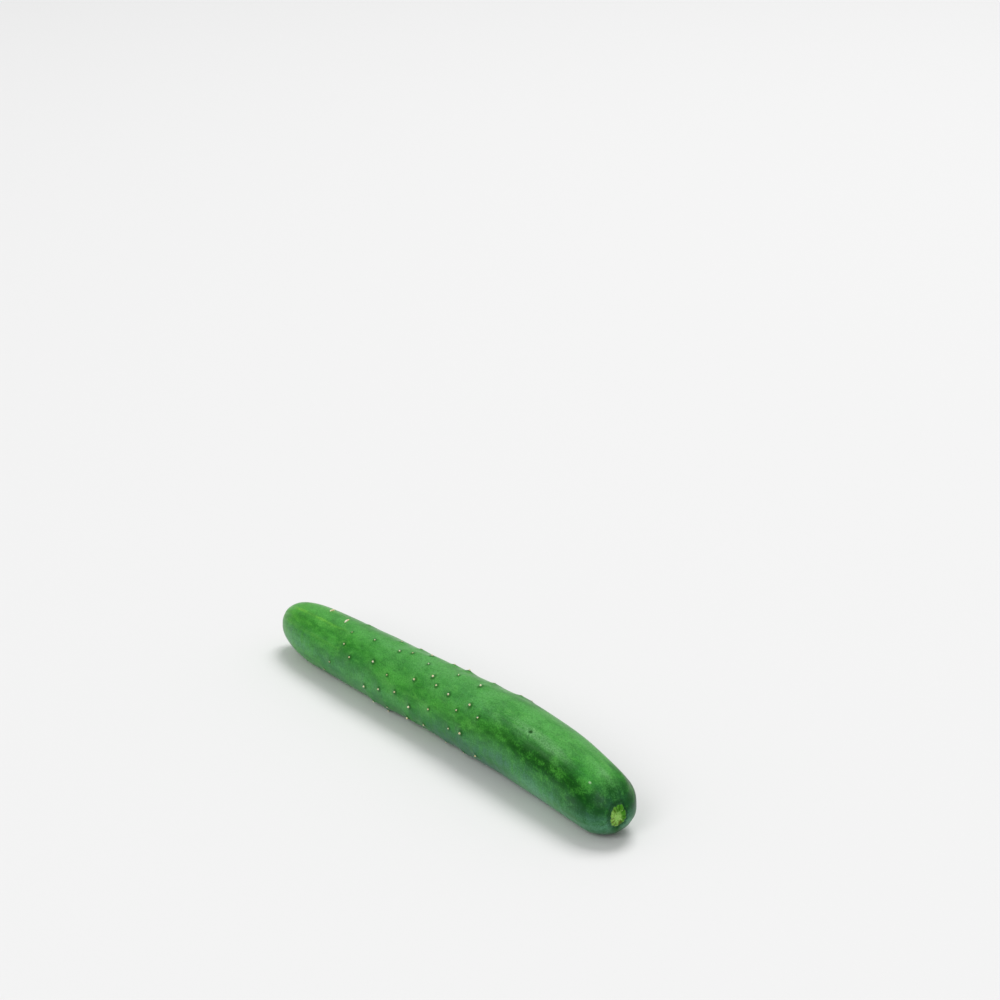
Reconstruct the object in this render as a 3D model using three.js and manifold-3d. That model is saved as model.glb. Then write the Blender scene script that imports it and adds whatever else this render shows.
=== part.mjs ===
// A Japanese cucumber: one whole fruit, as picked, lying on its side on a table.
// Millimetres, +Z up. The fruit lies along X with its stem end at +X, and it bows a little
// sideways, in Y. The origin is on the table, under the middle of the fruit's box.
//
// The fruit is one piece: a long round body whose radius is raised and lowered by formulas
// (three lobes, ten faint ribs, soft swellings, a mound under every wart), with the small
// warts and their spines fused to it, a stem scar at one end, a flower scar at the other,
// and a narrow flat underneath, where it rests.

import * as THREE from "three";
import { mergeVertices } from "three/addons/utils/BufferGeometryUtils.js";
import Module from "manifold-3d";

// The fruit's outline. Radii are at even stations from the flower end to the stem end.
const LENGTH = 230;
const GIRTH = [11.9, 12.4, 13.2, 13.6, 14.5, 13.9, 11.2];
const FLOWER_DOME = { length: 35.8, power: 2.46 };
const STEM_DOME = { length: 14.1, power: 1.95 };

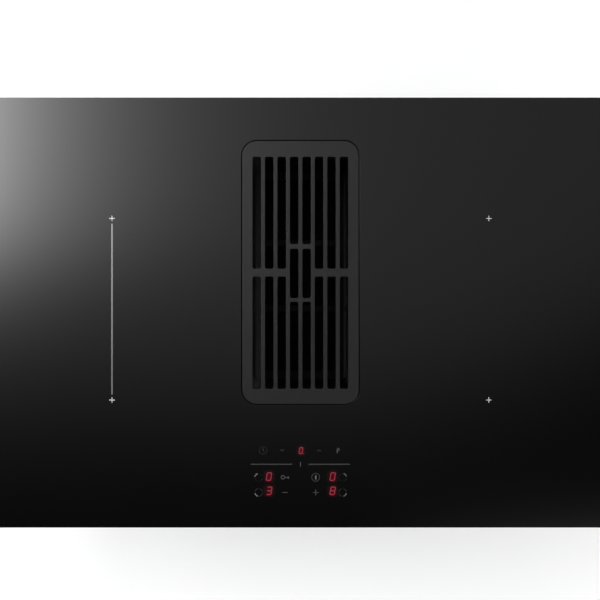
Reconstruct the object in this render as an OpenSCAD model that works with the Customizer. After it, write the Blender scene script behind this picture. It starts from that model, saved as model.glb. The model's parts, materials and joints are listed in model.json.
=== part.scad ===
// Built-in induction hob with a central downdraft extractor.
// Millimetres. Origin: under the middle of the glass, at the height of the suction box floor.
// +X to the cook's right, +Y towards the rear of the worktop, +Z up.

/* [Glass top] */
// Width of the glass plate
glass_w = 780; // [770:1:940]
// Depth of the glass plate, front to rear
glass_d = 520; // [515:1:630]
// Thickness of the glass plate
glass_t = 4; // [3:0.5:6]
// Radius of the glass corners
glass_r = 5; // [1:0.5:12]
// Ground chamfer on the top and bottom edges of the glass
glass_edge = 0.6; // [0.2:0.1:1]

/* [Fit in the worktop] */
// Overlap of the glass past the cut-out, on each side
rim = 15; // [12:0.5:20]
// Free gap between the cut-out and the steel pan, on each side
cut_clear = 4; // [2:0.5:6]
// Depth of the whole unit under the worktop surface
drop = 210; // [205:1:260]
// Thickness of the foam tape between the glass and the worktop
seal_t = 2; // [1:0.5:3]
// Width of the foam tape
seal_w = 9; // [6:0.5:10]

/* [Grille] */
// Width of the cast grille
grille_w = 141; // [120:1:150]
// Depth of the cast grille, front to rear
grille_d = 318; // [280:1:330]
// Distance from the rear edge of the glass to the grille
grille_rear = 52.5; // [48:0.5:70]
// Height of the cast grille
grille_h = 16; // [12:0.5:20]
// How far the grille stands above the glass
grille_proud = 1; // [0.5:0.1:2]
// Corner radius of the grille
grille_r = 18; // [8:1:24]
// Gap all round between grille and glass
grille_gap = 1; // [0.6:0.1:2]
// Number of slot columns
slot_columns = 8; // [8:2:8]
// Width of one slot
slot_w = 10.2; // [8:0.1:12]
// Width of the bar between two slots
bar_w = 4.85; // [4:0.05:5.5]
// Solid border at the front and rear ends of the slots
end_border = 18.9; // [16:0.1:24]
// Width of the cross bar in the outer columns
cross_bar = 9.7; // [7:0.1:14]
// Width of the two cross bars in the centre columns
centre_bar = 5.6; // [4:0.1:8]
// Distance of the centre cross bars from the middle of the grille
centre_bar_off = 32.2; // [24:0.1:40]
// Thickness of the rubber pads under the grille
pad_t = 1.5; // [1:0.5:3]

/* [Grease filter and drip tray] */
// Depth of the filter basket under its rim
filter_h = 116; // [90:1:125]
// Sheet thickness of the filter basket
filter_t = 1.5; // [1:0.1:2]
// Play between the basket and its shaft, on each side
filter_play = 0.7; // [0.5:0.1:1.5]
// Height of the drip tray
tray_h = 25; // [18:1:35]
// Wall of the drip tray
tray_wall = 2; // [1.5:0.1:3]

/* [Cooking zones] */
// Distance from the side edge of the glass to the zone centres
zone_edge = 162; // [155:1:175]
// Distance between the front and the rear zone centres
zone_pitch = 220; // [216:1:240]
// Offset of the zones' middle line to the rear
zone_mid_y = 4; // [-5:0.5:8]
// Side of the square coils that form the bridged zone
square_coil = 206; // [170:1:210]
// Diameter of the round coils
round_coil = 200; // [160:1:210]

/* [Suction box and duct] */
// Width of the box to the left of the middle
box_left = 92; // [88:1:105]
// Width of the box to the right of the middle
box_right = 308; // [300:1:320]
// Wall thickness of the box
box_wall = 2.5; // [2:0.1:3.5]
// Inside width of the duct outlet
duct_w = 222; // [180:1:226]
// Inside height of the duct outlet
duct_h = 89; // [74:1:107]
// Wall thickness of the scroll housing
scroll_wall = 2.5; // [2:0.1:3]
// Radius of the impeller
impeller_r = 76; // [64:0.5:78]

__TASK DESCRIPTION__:
Extract the complete listing verbatim.

__WRITTEN SOLUTION__:
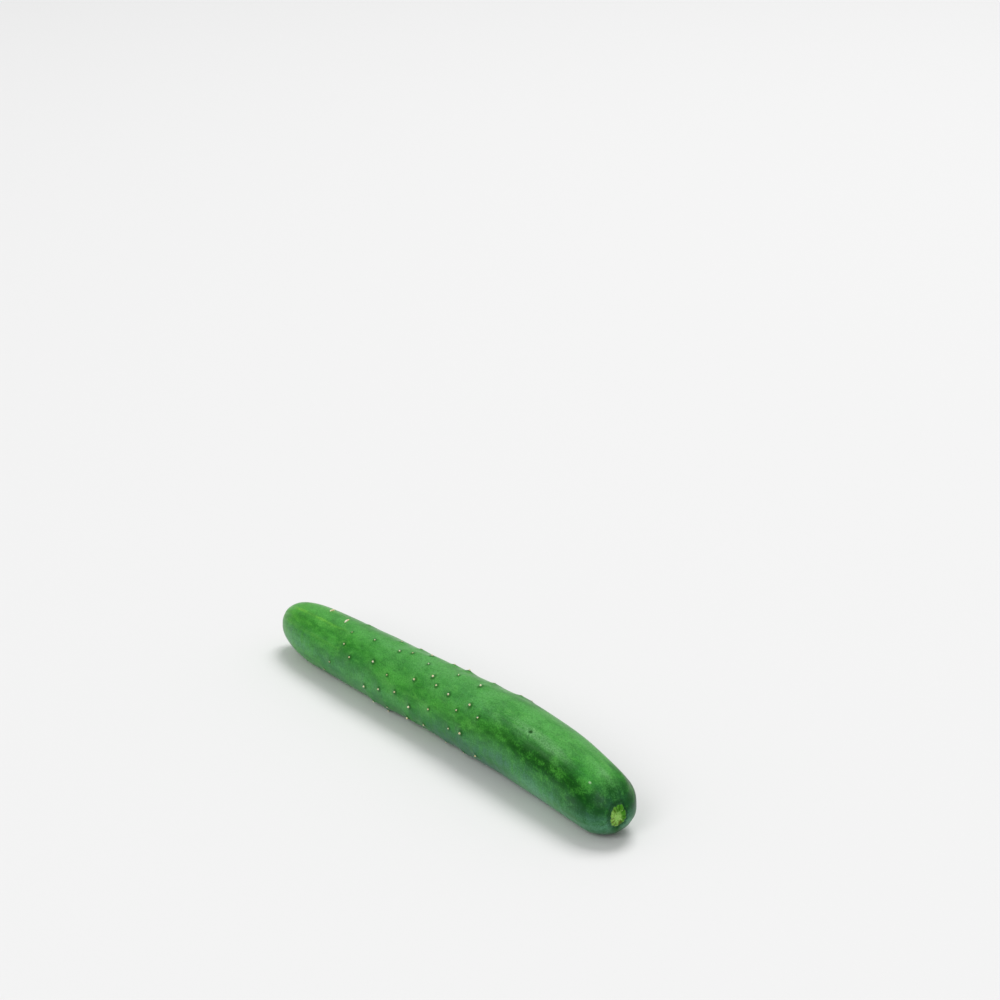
Reconstruct the object in this render as a 3D model using three.js and manifold-3d. That model is saved as model.glb. Then write the Blender scene script that imports it and adds whatever else this render shows.
=== part.mjs ===
// A Japanese cucumber: one whole fruit, as picked, lying on its side on a table.
// Millimetres, +Z up. The fruit lies along X with its stem end at +X, and it bows a little
// sideways, in Y. The origin is on the table, under the middle of the fruit's box.
//
// The fruit is one piece: a long round body whose radius is raised and lowered by formulas
// (three lobes, ten faint ribs, soft swellings, a mound under every wart), with the small
// warts and their spines fused to it, a stem scar at one end, a flower scar at the other,
// and a narrow flat underneath, where it rests.

import * as THREE from "three";
import { mergeVertices } from "three/addons/utils/BufferGeometryUtils.js";
import Module from "manifold-3d";

// The fruit's outline. Radii are at even stations from the flower end to the stem end.
const LENGTH = 230;
const GIRTH = [11.9, 12.4, 13.2, 13.6, 14.5, 13.9, 11.2];
const FLOWER_DOME = { length: 35.8, power: 2.46 };
const STEM_DOME = { length: 14.1, power: 1.95 };

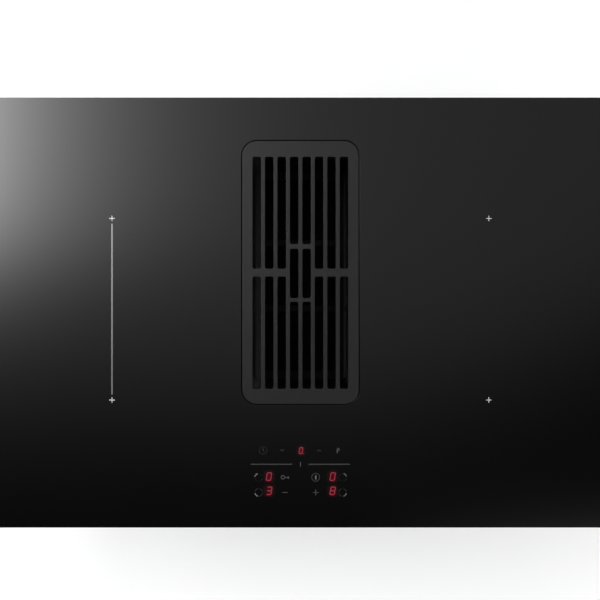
Reconstruct the object in this render as an OpenSCAD model that works with the Customizer. After it, write the Blender scene script behind this picture. It starts from that model, saved as model.glb. The model's parts, materials and joints are listed in model.json.
=== part.scad ===
// Built-in induction hob with a central downdraft extractor.
// Millimetres. Origin: under the middle of the glass, at the height of the suction box floor.
// +X to the cook's right, +Y towards the rear of the worktop, +Z up.

/* [Glass top] */
// Width of the glass plate
glass_w = 780; // [770:1:940]
// Depth of the glass plate, front to rear
glass_d = 520; // [515:1:630]
// Thickness of the glass plate
glass_t = 4; // [3:0.5:6]
// Radius of the glass corners
glass_r = 5; // [1:0.5:12]
// Ground chamfer on the top and bottom edges of the glass
glass_edge = 0.6; // [0.2:0.1:1]

/* [Fit in the worktop] */
// Overlap of the glass past the cut-out, on each side
rim = 15; // [12:0.5:20]
// Free gap between the cut-out and the steel pan, on each side
cut_clear = 4; // [2:0.5:6]
// Depth of the whole unit under the worktop surface
drop = 210; // [205:1:260]
// Thickness of the foam tape between the glass and the worktop
seal_t = 2; // [1:0.5:3]
// Width of the foam tape
seal_w = 9; // [6:0.5:10]

/* [Grille] */
// Width of the cast grille
grille_w = 141; // [120:1:150]
// Depth of the cast grille, front to rear
grille_d = 318; // [280:1:330]
// Distance from the rear edge of the glass to the grille
grille_rear = 52.5; // [48:0.5:70]
// Height of the cast grille
grille_h = 16; // [12:0.5:20]
// How far the grille stands above the glass
grille_proud = 1; // [0.5:0.1:2]
// Corner radius of the grille
grille_r = 18; // [8:1:24]
// Gap all round between grille and glass
grille_gap = 1; // [0.6:0.1:2]
// Number of slot columns
slot_columns = 8; // [8:2:8]
// Width of one slot
slot_w = 10.2; // [8:0.1:12]
// Width of the bar between two slots
bar_w = 4.85; // [4:0.05:5.5]
// Solid border at the front and rear ends of the slots
end_border = 18.9; // [16:0.1:24]
// Width of the cross bar in the outer columns
cross_bar = 9.7; // [7:0.1:14]
// Width of the two cross bars in the centre columns
centre_bar = 5.6; // [4:0.1:8]
// Distance of the centre cross bars from the middle of the grille
centre_bar_off = 32.2; // [24:0.1:40]
// Thickness of the rubber pads under the grille
pad_t = 1.5; // [1:0.5:3]

/* [Grease filter and drip tray] */
// Depth of the filter basket under its rim
filter_h = 116; // [90:1:125]
// Sheet thickness of the filter basket
filter_t = 1.5; // [1:0.1:2]
// Play between the basket and its shaft, on each side
filter_play = 0.7; // [0.5:0.1:1.5]
// Height of the drip tray
tray_h = 25; // [18:1:35]
// Wall of the drip tray
tray_wall = 2; // [1.5:0.1:3]

/* [Cooking zones] */
// Distance from the side edge of the glass to the zone centres
zone_edge = 162; // [155:1:175]
// Distance between the front and the rear zone centres
zone_pitch = 220; // [216:1:240]
// Offset of the zones' middle line to the rear
zone_mid_y = 4; // [-5:0.5:8]
// Side of the square coils that form the bridged zone
square_coil = 206; // [170:1:210]
// Diameter of the round coils
round_coil = 200; // [160:1:210]

/* [Suction box and duct] */
// Width of the box to the left of the middle
box_left = 92; // [88:1:105]
// Width of the box to the right of the middle
box_right = 308; // [300:1:320]
// Wall thickness of the box
box_wall = 2.5; // [2:0.1:3.5]
// Inside width of the duct outlet
duct_w = 222; // [180:1:226]
// Inside height of the duct outlet
duct_h = 89; // [74:1:107]
// Wall thickness of the scroll housing
scroll_wall = 2.5; // [2:0.1:3]
// Radius of the impeller
impeller_r = 76; // [64:0.5:78]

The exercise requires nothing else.